▶ [Task directions] Reproduce each line that includes the word "type".

▶ [Material shown]

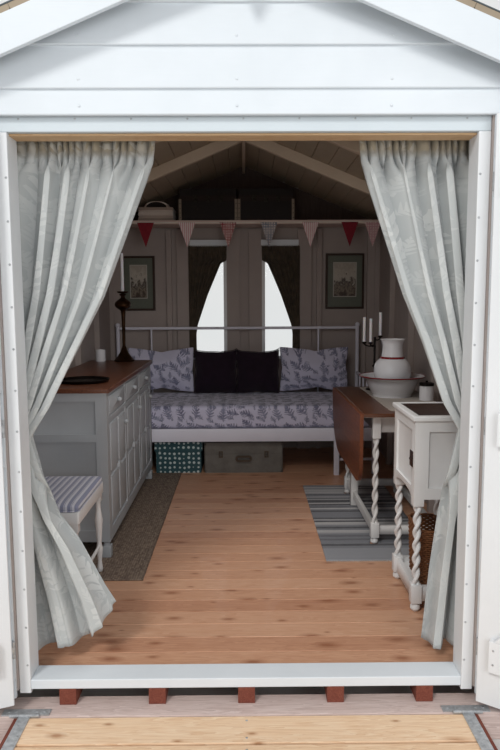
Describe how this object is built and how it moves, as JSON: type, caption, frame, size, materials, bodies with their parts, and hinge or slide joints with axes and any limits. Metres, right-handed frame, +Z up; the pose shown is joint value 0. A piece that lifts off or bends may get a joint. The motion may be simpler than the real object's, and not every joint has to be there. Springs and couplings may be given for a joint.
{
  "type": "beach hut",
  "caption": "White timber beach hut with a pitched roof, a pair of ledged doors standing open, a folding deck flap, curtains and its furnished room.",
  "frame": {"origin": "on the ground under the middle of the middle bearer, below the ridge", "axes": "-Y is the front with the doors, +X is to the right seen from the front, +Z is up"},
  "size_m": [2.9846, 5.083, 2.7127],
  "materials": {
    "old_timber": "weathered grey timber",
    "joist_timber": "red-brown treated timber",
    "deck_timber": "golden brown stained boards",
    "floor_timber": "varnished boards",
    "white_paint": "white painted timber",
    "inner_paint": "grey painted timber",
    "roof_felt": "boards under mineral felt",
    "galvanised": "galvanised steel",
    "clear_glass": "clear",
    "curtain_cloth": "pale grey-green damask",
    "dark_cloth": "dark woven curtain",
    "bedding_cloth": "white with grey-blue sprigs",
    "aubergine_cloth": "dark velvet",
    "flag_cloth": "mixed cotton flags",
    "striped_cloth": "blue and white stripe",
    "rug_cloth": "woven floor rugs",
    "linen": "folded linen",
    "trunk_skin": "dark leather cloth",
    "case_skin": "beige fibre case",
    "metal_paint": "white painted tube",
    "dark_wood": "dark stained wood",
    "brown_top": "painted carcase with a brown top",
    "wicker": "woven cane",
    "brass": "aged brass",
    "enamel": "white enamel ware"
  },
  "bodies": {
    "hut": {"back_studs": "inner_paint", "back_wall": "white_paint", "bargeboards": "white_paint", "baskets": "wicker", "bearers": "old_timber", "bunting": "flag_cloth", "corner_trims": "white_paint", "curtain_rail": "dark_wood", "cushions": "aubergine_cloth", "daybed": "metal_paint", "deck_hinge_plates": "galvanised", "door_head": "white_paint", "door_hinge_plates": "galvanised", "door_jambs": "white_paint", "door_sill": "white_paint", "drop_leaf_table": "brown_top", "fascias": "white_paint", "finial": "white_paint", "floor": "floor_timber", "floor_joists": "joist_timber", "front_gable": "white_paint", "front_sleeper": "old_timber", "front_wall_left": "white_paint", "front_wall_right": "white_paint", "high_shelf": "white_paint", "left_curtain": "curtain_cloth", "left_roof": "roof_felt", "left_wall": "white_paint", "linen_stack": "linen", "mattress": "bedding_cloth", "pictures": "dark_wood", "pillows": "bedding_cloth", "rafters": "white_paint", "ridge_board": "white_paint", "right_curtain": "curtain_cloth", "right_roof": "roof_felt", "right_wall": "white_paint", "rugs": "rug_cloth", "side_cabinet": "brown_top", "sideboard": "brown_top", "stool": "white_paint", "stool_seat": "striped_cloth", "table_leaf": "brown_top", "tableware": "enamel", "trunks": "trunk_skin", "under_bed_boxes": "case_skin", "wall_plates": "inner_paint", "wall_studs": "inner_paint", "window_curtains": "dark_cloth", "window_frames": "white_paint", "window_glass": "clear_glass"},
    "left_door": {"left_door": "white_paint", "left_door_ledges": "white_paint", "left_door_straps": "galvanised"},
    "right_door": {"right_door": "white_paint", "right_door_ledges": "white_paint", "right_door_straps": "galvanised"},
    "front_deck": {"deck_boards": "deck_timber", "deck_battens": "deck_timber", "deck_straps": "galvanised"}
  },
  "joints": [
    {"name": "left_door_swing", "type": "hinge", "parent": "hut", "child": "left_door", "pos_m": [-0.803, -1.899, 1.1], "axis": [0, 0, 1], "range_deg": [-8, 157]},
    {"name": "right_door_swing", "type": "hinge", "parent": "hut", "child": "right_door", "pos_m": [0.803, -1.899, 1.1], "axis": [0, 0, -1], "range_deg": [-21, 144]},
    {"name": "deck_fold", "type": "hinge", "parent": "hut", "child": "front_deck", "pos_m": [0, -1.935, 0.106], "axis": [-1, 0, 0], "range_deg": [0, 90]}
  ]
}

...

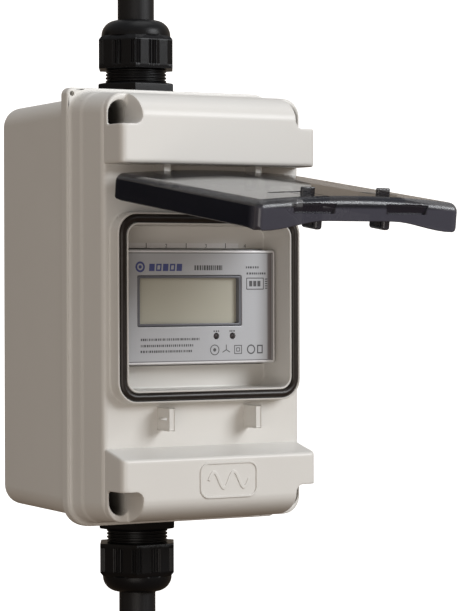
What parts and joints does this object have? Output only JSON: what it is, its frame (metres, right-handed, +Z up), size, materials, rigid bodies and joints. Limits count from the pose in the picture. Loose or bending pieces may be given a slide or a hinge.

---

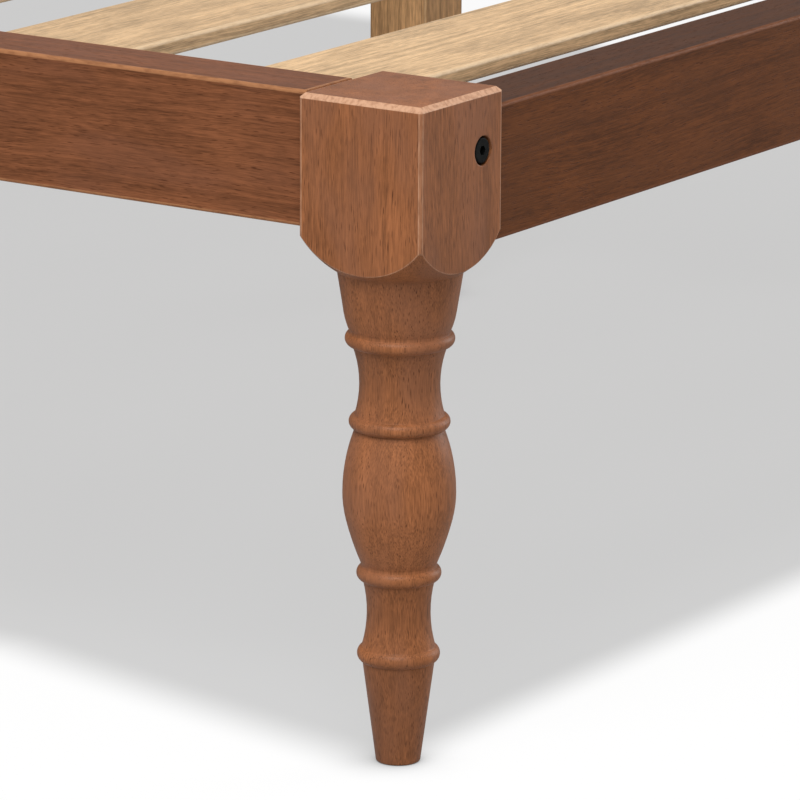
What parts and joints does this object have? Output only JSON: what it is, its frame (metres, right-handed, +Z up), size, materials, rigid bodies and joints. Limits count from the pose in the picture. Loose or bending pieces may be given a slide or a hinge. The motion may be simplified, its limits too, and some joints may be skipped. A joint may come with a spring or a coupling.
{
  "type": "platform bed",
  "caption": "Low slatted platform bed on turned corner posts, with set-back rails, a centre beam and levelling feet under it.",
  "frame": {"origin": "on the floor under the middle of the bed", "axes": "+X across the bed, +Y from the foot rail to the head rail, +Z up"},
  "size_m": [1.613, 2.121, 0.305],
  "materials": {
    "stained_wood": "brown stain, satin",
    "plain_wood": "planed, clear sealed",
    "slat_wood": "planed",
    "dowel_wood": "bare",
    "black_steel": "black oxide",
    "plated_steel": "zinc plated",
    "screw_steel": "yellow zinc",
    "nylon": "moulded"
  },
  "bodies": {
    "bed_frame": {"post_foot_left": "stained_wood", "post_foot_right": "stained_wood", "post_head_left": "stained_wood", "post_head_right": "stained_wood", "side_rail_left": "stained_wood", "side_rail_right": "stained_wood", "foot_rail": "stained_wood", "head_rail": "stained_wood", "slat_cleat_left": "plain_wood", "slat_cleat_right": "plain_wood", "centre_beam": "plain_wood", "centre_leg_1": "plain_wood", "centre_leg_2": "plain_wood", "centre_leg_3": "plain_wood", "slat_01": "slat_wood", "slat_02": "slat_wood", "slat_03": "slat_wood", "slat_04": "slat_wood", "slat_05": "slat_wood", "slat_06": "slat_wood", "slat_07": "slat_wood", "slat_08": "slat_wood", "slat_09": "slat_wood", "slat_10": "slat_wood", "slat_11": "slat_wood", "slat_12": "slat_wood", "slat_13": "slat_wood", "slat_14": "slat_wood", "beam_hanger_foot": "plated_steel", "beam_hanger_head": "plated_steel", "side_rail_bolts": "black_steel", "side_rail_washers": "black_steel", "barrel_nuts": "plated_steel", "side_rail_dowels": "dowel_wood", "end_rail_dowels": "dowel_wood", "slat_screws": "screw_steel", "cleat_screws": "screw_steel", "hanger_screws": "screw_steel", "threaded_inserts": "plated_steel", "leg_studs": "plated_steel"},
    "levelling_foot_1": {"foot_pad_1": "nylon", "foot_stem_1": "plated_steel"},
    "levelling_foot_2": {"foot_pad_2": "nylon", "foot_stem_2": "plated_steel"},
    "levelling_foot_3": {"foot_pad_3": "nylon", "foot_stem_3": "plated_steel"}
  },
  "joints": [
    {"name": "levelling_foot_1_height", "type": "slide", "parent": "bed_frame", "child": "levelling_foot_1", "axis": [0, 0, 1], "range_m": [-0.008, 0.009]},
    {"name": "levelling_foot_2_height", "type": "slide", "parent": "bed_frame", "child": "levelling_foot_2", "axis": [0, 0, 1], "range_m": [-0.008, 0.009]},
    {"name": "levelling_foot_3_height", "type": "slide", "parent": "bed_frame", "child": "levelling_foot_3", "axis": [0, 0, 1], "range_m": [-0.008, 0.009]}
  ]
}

▶ [Solution]
Describe how this object is built and how it moves, as JSON: type, caption, frame, size, materials, bodies with their parts, and hinge or slide joints with axes and any limits. Metres, right-handed frame, +Z up; the pose shown is joint value 0. A piece that lifts off or bends may get a joint. The motion may be simpler than the real object's, and not every joint has to be there. Springs and couplings may be given for a joint.
  "type": "beach hut",
    {"name": "left_door_swing", "type": "hinge", "parent": "hut", "child": "left_door", "pos_m": [-0.803, -1.899, 1.1], "axis": [0, 0, 1], "range_deg": [-8, 157]},
    {"name": "right_door_swing", "type": "hinge", "parent": "hut", "child": "right_door", "pos_m": [0.803, -1.899, 1.1], "axis": [0, 0, -1], "range_deg": [-21, 144]},
    {"name": "deck_fold", "type": "hinge", "parent": "hut", "child": "front_deck", "pos_m": [0, -1.935, 0.106], "axis": [-1, 0, 0], "range_deg": [0, 90]}
  "type": "platform bed",
    {"name": "levelling_foot_1_height", "type": "slide", "parent": "bed_frame", "child": "levelling_foot_1", "axis": [0, 0, 1], "range_m": [-0.008, 0.009]},
    {"name": "levelling_foot_2_height", "type": "slide", "parent": "bed_frame", "child": "levelling_foot_2", "axis": [0, 0, 1], "range_m": [-0.008, 0.009]},
    {"name": "levelling_foot_3_height", "type": "slide", "parent": "bed_frame", "child": "levelling_foot_3", "axis": [0, 0, 1], "range_m": [-0.008, 0.009]}